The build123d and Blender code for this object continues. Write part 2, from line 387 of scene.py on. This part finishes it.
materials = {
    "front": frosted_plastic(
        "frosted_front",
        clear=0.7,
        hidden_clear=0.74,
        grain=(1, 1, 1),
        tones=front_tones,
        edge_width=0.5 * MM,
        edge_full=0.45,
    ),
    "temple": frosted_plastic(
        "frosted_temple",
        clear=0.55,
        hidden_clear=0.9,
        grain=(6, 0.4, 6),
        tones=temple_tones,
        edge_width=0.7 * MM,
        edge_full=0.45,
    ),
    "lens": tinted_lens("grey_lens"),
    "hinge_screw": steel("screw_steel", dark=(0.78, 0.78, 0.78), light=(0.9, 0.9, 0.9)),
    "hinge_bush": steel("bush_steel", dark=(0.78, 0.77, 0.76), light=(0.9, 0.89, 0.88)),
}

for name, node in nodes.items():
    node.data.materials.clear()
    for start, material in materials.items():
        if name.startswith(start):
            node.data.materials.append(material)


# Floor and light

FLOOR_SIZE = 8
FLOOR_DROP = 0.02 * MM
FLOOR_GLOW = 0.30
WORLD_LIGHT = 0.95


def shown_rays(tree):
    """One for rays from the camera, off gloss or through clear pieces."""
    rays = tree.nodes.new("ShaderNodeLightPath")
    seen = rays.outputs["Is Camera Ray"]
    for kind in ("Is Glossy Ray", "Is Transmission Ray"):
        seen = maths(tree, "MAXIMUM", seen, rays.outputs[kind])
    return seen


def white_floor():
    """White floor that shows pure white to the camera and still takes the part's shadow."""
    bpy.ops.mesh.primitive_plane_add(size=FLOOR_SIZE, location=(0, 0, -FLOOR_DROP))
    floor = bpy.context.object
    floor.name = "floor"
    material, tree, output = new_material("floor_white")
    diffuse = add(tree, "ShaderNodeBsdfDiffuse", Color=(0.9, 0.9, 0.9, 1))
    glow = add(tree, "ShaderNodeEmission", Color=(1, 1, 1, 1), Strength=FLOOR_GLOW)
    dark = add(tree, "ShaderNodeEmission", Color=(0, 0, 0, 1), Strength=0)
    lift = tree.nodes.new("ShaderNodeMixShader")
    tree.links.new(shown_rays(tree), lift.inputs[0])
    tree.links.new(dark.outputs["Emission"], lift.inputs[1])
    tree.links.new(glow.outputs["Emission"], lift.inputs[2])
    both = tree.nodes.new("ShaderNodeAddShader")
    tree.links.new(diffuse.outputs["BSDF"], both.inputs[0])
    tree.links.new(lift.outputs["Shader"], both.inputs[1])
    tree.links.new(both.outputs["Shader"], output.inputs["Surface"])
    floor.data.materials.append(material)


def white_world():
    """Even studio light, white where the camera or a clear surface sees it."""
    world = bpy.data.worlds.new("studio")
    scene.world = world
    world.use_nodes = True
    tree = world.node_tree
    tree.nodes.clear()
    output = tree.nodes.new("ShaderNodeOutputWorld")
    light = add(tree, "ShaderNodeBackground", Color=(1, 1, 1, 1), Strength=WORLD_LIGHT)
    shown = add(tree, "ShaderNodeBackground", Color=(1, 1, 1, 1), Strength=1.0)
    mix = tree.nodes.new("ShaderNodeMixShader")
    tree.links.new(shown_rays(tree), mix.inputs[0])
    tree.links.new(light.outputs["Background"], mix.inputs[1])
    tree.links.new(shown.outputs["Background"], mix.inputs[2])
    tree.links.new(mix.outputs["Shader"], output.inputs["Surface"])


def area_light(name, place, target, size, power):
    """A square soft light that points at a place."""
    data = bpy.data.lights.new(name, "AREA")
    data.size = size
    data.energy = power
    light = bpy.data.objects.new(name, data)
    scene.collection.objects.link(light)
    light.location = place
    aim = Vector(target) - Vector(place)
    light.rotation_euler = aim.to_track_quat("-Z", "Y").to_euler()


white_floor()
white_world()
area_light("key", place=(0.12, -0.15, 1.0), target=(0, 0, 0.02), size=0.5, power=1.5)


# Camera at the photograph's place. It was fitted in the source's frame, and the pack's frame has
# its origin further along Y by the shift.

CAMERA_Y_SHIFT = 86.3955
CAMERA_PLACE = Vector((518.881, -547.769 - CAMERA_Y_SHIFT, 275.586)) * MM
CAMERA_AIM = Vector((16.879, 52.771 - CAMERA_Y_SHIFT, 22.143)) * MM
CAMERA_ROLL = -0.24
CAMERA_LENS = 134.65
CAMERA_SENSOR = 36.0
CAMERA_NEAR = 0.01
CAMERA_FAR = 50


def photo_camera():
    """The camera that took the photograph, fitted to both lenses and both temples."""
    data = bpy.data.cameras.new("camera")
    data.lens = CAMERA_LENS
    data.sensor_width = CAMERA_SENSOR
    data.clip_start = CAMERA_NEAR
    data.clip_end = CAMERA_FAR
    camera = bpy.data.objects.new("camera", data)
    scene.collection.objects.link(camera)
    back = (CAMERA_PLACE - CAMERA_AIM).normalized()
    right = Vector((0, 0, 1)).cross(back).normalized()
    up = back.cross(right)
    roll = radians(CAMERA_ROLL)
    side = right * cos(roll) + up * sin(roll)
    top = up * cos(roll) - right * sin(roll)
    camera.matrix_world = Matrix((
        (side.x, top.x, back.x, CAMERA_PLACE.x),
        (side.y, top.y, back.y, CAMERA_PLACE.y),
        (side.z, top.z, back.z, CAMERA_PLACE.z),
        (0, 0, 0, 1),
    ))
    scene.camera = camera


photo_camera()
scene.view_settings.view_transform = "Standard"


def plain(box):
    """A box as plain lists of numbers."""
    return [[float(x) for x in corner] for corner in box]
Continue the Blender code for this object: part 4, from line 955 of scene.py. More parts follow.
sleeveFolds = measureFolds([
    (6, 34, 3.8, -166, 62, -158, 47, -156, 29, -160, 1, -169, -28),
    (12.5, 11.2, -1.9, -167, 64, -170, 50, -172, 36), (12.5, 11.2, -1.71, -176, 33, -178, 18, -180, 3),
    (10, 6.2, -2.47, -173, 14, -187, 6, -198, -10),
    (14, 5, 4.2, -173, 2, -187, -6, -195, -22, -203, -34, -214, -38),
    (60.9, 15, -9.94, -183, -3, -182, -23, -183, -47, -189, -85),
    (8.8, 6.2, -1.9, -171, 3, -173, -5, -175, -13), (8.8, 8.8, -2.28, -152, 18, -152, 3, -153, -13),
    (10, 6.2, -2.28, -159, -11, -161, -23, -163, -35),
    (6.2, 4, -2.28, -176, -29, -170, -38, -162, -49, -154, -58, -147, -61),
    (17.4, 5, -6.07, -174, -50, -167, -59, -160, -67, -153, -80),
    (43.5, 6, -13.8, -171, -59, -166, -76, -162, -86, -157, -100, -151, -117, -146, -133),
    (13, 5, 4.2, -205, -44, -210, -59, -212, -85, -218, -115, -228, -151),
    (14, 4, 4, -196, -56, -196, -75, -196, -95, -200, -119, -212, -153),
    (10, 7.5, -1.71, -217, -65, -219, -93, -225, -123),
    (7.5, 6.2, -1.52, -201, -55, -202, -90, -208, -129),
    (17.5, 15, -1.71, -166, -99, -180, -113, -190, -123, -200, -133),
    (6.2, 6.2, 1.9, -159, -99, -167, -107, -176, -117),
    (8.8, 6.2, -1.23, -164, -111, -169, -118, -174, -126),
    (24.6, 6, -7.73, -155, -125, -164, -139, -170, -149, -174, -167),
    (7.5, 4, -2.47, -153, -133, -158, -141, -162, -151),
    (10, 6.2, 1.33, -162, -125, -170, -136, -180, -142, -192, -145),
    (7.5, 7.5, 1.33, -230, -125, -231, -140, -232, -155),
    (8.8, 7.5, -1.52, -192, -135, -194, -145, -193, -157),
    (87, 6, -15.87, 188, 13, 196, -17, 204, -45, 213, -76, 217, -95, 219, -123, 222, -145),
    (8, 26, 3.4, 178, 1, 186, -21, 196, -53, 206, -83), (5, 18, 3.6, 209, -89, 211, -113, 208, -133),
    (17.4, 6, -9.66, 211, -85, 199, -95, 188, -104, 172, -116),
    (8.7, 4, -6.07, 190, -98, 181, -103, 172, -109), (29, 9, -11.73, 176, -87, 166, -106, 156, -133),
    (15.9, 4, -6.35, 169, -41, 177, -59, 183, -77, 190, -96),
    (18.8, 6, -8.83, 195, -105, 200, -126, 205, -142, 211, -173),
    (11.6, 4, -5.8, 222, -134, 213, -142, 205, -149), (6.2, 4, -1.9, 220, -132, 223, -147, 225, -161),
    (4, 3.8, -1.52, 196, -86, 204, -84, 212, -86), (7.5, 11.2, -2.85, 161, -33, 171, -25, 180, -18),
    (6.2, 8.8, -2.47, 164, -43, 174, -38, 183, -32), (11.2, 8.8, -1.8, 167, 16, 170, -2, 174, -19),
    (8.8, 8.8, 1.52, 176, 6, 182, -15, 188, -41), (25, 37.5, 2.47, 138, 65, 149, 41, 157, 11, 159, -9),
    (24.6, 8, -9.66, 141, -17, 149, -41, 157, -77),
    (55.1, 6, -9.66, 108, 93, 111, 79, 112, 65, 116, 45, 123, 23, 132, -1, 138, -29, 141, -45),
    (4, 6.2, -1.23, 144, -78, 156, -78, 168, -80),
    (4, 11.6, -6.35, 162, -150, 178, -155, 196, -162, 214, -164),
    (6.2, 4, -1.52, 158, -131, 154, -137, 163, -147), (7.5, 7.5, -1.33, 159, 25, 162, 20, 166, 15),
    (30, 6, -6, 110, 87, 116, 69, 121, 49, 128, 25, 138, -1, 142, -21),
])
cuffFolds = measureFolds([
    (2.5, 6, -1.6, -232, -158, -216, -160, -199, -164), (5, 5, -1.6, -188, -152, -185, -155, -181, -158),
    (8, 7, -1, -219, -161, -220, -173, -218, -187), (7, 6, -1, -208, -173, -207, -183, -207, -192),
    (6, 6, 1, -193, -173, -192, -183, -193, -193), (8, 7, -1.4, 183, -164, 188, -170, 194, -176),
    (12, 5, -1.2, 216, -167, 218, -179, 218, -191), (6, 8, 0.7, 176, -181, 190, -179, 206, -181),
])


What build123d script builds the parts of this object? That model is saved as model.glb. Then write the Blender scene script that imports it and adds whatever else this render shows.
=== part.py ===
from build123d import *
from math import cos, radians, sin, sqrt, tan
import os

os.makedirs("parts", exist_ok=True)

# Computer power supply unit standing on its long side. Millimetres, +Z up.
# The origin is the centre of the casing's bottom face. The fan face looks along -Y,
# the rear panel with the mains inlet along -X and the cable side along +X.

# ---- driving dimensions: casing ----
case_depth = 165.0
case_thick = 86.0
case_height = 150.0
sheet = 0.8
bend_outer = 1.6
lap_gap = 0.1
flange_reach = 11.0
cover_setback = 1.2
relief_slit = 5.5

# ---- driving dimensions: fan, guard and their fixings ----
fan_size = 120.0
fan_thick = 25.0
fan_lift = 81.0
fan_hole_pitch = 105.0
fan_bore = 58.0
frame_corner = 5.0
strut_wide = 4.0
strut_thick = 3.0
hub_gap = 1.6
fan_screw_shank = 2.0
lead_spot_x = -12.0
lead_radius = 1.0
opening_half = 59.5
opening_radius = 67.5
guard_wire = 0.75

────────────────

Find the line that contains "What build123d script". Repeat it and every line after it, exactly as written, up to and including the last line of the records above.

Expected answer ▸
What build123d script builds the parts of this object? That model is saved as model.glb. Then write the Blender scene script that imports it and adds whatever else this render shows.
=== part.py ===
from build123d import *
from math import cos, radians, sin, sqrt, tan
import os

os.makedirs("parts", exist_ok=True)

# Computer power supply unit standing on its long side. Millimetres, +Z up.
# The origin is the centre of the casing's bottom face. The fan face looks along -Y,
# the rear panel with the mains inlet along -X and the cable side along +X.

# ---- driving dimensions: casing ----
case_depth = 165.0
case_thick = 86.0
case_height = 150.0
sheet = 0.8
bend_outer = 1.6
lap_gap = 0.1
flange_reach = 11.0
cover_setback = 1.2
relief_slit = 5.5

# ---- driving dimensions: fan, guard and their fixings ----
fan_size = 120.0
fan_thick = 25.0
fan_lift = 81.0
fan_hole_pitch = 105.0
fan_bore = 58.0
frame_corner = 5.0
strut_wide = 4.0
strut_thick = 3.0
hub_gap = 1.6
fan_screw_shank = 2.0
lead_spot_x = -12.0
lead_radius = 1.0
opening_half = 59.5
opening_radius = 67.5
guard_wire = 0.75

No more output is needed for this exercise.